Eugene McGuinness is a super cool alt/indie singer-songwriter and he has enthralling music videos. His new album The Invitation to the Voyage was recently released on Domino (his third for the label) and features a blend of brazen swagger with a slightly unhinged, sinister twist. It does, however, amount to something slightly less than it probably should.

The imaginative and charismatic turns of Lion and Thunderbolt are particularly vibrant; the drunken brass lines at the climax of the latter flesh out and warp an otherwise unremarkable tune, while the nightmarish and danceable former track has loopy ideas to spare. 

In fact, therein lies the problem with The Invitation to the Voyage; it’s bursting at the seams with ideas and Eugene McGuinness clearly has a knack for weird and wonderful instrumentation, but the fundamental elements of the songs, the melodies, the lyrics and the structures are rather bland. Sugarplum, for example, has comparatively straight-forward instrumentation (drum machine, synth strings, fuzz bass) and a strong, directional hook for the chorus making it one of the most memorable songs of the bunch, but even so, it’s still not particularly inspiring. 

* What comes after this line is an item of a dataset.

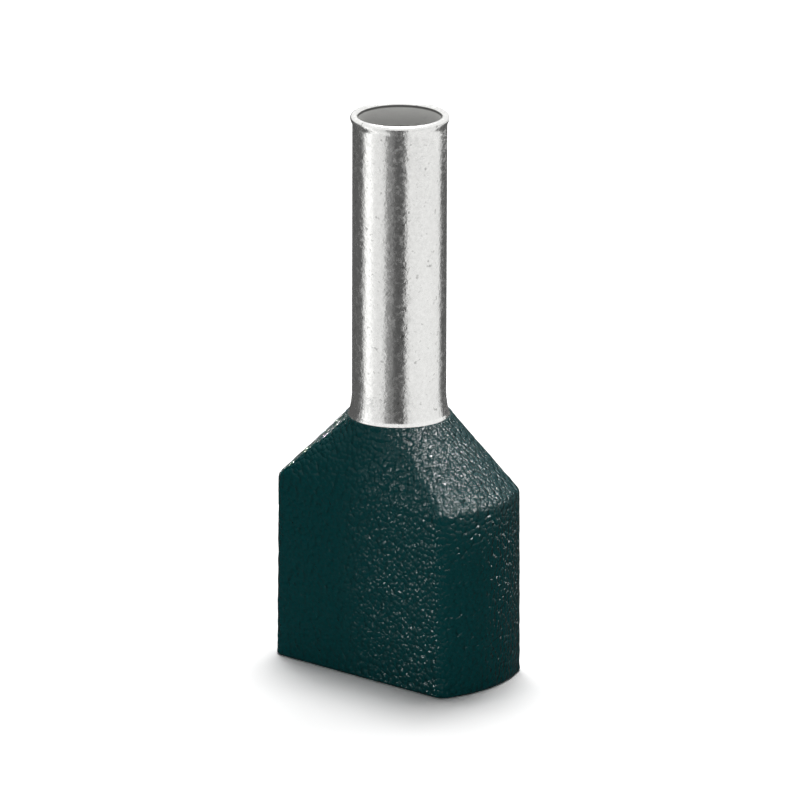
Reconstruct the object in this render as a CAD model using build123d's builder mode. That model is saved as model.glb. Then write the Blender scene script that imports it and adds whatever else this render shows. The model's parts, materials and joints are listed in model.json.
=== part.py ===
"""Twin wire ferrule: a tinned copper sleeve held in a moulded collar for two wires.

It stands on the collar's mouth, as it is shown. The origin is the middle of the mouth, on the
surface it stands on. +Z runs up the sleeve, X is the long way of the mouth and Y the short way.
All sizes are in millimetres.
"""

import os
from math import radians, sqrt, tan

from build123d import *

# Sleeve: a plain tube with a flared foot and a rolled rim
bore_diameter = 2.3
sleeve_wall = 0.15
bare_length = 8.52  # from the collar's top to the rim
foot_depth = 1.1  # how far the foot reaches down into the collar
foot_flare = 0.13  # what the foot gains in radius
flare_height = 0.65  # height above the collar in which it gains it
flare_curl = 0.04  # steeper cone at the lower end of the flare
foot_bevel = 0.06  # lead-in for the strands, inside the foot's end
rim_lip = 0.06  # what the rim stands out past the tube
rim_rise = 0.15  # height in which the lip leaves the tube
rim_radius = 0.1  # rounding of the rim, outside and inside

# Collar, outside: a drafted oblong box with bulging ends, and hipped shoulders to the sleeve
collar_height = 7.24
shoulder_height = 2.0
mouth_width = 6.88
mouth_depth = 3.51
end_radius = 3.56  # bulge of the two narrow ends
corner_radius = 0.35
draft_angle = 0.3
neck_lip = 0.02  # plastic that stands round the foot at the collar's top
hip_angle = 50.0  # where a hip meets the neck, measured from the long axis
hip_span = 6.0  # degrees of the neck that one rounded hip takes
fold_radius = 0.25  # rounding of the fold under the shoulders
mouth_break = 0.05  # bevel that takes the sharpness off the mouth, outside

# Collar, inside: a chamber for two insulated wires, and a funnel up to the sleeve
collar_wall = 0.3
chamber_height = 4.7
chamber_radius = 0.4  # upright corners of the chamber
mouth_bevel = 0.1

seat_gap = 0.01  # clearance between the sleeve and its seat in the collar

bore_radius = bore_diameter / 2
sleeve_radius = bore_radius + sleeve_wall
foot_bore_radius = bore_radius + foot_flare
foot_radius = sleeve_radius + foot_flare
lip_radius = sleeve_radius + rim_lip
foot_level = collar_height - foot_depth
curl_level = collar_height + flare_curl
flare_level = collar_height + flare_height
rim_level = collar_height + bare_length
lip_level = rim_level - rim_radius
fold_level = collar_height - shoulder_height

UP = (0, 1)
DOWN = (0, -1)


def drafted(level):
    """How far the mould's draft has drawn a wall in at a level."""
    return level * tan(radians(draft_angle))


def oblong(level, inset, corner):
    """Eight edges across the collar at a level, this far inside the outline of the mouth."""
    half_width = mouth_width / 2 - inset
    half_depth = mouth_depth / 2 - inset
    bulge = end_radius - inset
    corner_x = half_width - bulge + sqrt(bulge**2 - half_depth**2)
    with BuildSketch(Plane.XY.offset(level)) as section:
        with BuildLine():
            ThreePointArc((corner_x, -half_depth), (half_width, 0), (corner_x, half_depth))
            Line((corner_x, half_depth), (-corner_x, half_depth))
            ThreePointArc((-corner_x, half_depth), (-half_width, 0), (-corner_x, -half_depth))
            Line((-corner_x, -half_depth), (corner_x, -half_depth))
        make_face()
        fillet(section.vertices(), corner)
    return section.sketch.face().outer_wire().edges()


def ring(level, radius):
    """Eight arcs of a circle, in an oblong's order: end, hip, side, hip, and again."""
    end_span = 2 * hip_angle - hip_span
    side_span = 180 - 2 * hip_angle - hip_span
    start = -end_span / 2
    arcs = []
    for span in (end_span, hip_span, side_span, hip_span) * 2:
        arcs.append(Edge.make_circle(radius, Plane.XY.offset(level), start, start + span))
        start += span
    return arcs


def skinned(*sections):
    """Solid with a ruled face between each edge of a section and its fellow in the next."""
    faces = [Face(Wire(sections[0])), Face(Wire(sections[-1]))]
    for lower, upper in zip(sections, sections[1:]):
        for lower_edge, upper_edge in zip(lower, upper):
            faces.append(Face.make_surface_from_curves(lower_edge, upper_edge))
    return Solid(Shell(faces))


# Sleeve: half of its section, turned about its axis
with BuildPart() as sleeve:
    with BuildSketch(Plane.XZ):
        with BuildLine():
            Line((foot_radius, foot_level), (foot_radius, collar_height))
            Line((foot_radius, collar_height), (foot_radius - flare_curl, curl_level))
            TangentArc((sleeve_radius, flare_level), (foot_radius - flare_curl, curl_level), tangent=DOWN)
            Line((sleeve_radius, flare_level), (sleeve_radius, lip_level - rim_rise))
            Spline((sleeve_radius, lip_level - rim_rise), (lip_radius, lip_level), tangents=(UP, UP))
            CenterArc((lip_radius - rim_radius, lip_level), rim_radius, 0, 90)
            Line((lip_radius - rim_radius, rim_level), (bore_radius + rim_radius, rim_level))
            CenterArc((bore_radius + rim_radius, lip_level), rim_radius, 90, 90)
            Line((bore_radius, lip_level), (bore_radius, flare_level))
            TangentArc((bore_radius, flare_level), (foot_bore_radius, collar_height), tangent=DOWN)
            Line((foot_bore_radius, collar_height), (foot_bore_radius, foot_level + foot_bevel))
            Line((foot_bore_radius, foot_level + foot_bevel), (foot_bore_radius + foot_bevel, foot_level))
            Line((foot_bore_radius + foot_bevel, foot_level), (foot_radius, foot_level))
        make_face()
    revolve(axis=Axis.Z)

# Collar: the outside, less the wire chamber with its funnel, less the sleeve's seat
with BuildPart() as collar:
    add(
        skinned(
            oblong(0, mouth_break, corner_radius),
            oblong(mouth_break, drafted(mouth_break), corner_radius),
            oblong(fold_level, drafted(fold_level), corner_radius),
            ring(collar_height, foot_radius + neck_lip),
        )
    )
    fillet(collar.edges().filter_by_position(Axis.Z, fold_level, fold_level), fold_radius)
    add(
        skinned(
            oblong(0, collar_wall - mouth_bevel, chamber_radius),
            oblong(mouth_bevel, collar_wall + drafted(mouth_bevel), chamber_radius),
            oblong(chamber_height, collar_wall + drafted(chamber_height), chamber_radius),
            ring(foot_level, foot_bore_radius),
        ),
        mode=Mode.SUBTRACT,
    )
    with BuildSketch(Plane.XY.offset(foot_level)):
        Circle(foot_radius + seat_gap)
    extrude(amount=foot_depth, mode=Mode.SUBTRACT)

sleeve.part.label = "sleeve"
collar.part.label = "collar"

os.makedirs("parts", exist_ok=True)
export_step(sleeve.part, "parts/sleeve.step")
export_step(collar.part, "parts/collar.step")
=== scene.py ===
# %% [markdown]
# # A twin wire ferrule
# A ferrule for two wires has two pieces: a short tube of tinned copper, and a collar of moulded
# plastic that guides both wires into the tube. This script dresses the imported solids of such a
# ferrule in Blender. It makes the two pieces again as fine meshes, gives them their finishes, and
# sets up a small studio. Every length is in metres, and Z runs up the tube.

# %% Load the solids
import json
from math import asin, atan2, cos, pi, radians, sin, sqrt, tan

import bpy
import numpy as np
from mathutils import Matrix, Vector


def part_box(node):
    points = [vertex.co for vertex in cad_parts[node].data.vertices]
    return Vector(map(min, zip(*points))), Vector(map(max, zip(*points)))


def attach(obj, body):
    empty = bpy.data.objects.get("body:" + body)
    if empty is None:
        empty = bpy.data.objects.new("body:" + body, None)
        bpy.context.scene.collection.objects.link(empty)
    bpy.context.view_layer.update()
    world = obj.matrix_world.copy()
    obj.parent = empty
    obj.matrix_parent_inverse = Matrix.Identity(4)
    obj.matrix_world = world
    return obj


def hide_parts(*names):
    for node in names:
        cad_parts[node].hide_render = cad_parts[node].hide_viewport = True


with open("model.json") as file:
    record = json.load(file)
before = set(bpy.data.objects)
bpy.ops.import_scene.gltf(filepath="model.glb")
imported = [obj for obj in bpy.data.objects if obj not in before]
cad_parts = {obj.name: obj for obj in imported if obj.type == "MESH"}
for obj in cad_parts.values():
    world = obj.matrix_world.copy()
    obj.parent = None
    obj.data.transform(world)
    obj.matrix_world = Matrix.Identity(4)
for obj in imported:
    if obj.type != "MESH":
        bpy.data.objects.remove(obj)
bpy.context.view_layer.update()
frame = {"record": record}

# %% [markdown]
# ## Sizes
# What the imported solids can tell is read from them, so the meshes stay where the solids are: the
# levels and reaches come from the boxes of the two solids, and the tube's radii from the part's
# record. The sizes that a box doesn't show are repeated here, in millimetres. Two of them are a
# little larger than in the solids, which draws those bends softer: the curl at the flare's foot
# and the rise of the rim's lip.

# %% Sizes
mm = 0.001

collar_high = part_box("collar")[1]
sleeve_low, sleeve_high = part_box("sleeve")
mounts = {mount["name"]: mount["dims"] for mount in frame["record"]["mounts"]}

sleeve_radius = mounts["sleeve_outside"]["r_mm"] * mm
bore_radius = mounts["conductor_bore"]["r_mm"] * mm
foot_radius = sleeve_high.x
foot_level = sleeve_low.z
rim_level = sleeve_high.z
collar_top = collar_high.z
mouth_half_width = collar_high.x
mouth_half_depth = collar_high.y

flare_height = 0.65 * mm
flare_curl = 0.055 * mm
foot_bevel = 0.06 * mm
rim_lip = 0.06 * mm
rim_rise = 0.2 * mm
rim_rounding = 0.1 * mm

shoulder_height = 2.0 * mm
end_radius = 3.56 * mm
corner_radius = 0.35 * mm
draft = tan(radians(0.3))
neck_lip = 0.02 * mm
hip_angle = 50.0
hip_span = 6.0
fold_radius = 0.25 * mm
mouth_break = 0.05 * mm
collar_wall = 0.3 * mm
chamber_height = 4.7 * mm
chamber_radius = 0.4 * mm
mouth_bevel = 0.1 * mm
seat_gap = 0.01 * mm

fold_level = collar_top - shoulder_height
print("tube", sleeve_radius / mm, "mm in radius, foot", foot_radius / mm, "mm")

# %% [markdown]
# ## Camera
# The photograph looks down on the ferrule by 17 degrees, from 40 degrees round its long side,
# through a long lens. So the camera goes on a sphere round a point near the axis, and looks back at
# it. The angles, the distance and the lens were fitted to the outline together.

# %% Camera
camera_turn = 40.0
camera_rise = 17.34
camera_distance = 280 * mm
camera_roll = 0.164
aim_height = 7.59 * mm
aim_shift = 0.027 * mm
lens_length = 457.9


def direction(turn, rise):
    """Unit vector from the ferrule towards an angle round it and an angle above the floor."""
    turn, rise = radians(turn), radians(rise)
    return Vector((sin(turn) * cos(rise), -cos(turn) * cos(rise), sin(rise)))


camera_data = bpy.data.cameras.new("camera")
camera_data.lens = lens_length
camera_data.clip_start = 10 * mm
camera_data.clip_end = 2.0
camera = bpy.data.objects.new("camera", camera_data)
bpy.context.scene.collection.objects.link(camera)
bpy.context.scene.camera = camera

towards_camera = direction(camera_turn, camera_rise)
camera_right = direction(camera_turn + 90, 0)
aim = Vector((0, 0, aim_height)) + camera_right * aim_shift
looking = (-towards_camera).to_track_quat("-Z", "Y").to_matrix()
camera.matrix_world = Matrix.Translation(aim + towards_camera * camera_distance) @ (
    looking @ Matrix.Rotation(radians(camera_roll), 3, "Z")
).to_4x4()
bpy.context.scene.view_settings.view_transform = "Standard"
print("camera at", tuple(round(part, 4) for part in camera.location))

# %% [markdown]
# ## Two helpers for materials
# Colours are written as the hex values of a colour picker, and shaders want linear light, so one
# function turns the first into the second. The other one adds a node to a tree, with its settings
# and with its inputs either set to a value or linked to another node's output.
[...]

Though McGuinness has a powerful voice and he delivers his vocals with attitude (though occasionally veering a bit too close to the operatic), there is still something rather characterless about it. Some of his vocal gymnastics are indeed impressive and there’s no doubt that he must shine as a live performer, but in a song such as 80s-fest Japanese Cars, in which he attempts his best David Bowie impression, they’re not all that striking. 

That is really a small complaint though, in the grand scheme of the album. His lyrics, on the other hand, are really rather lacking. The aforementioned Thunderbolt, for example, contains such gems as: “I leave my room on a moonbeam to the ministry of sound,” and “And the Gods are drunk, snorting stardust, they feast on our fears, and spunk on our trust”. That really is just the tip of the iceberg. More evidence can be seen in clumsy metaphors such as: “I hear a rhapsody for a concrete moon, below a chandelier of frozen tears I loom”. The list could quite easily go on.

It is certainly an interesting listen with stuttering, confounding and enlivening production techniques, instrumentation, ideas and a bombastic attitude. It feels, however, as though he is yet to tie it all together into something really memorable. 

★★★★★

Standout track: Thunderbolt

Craig Elliott

The Invitation to the Voyage is released on 6th August 2012.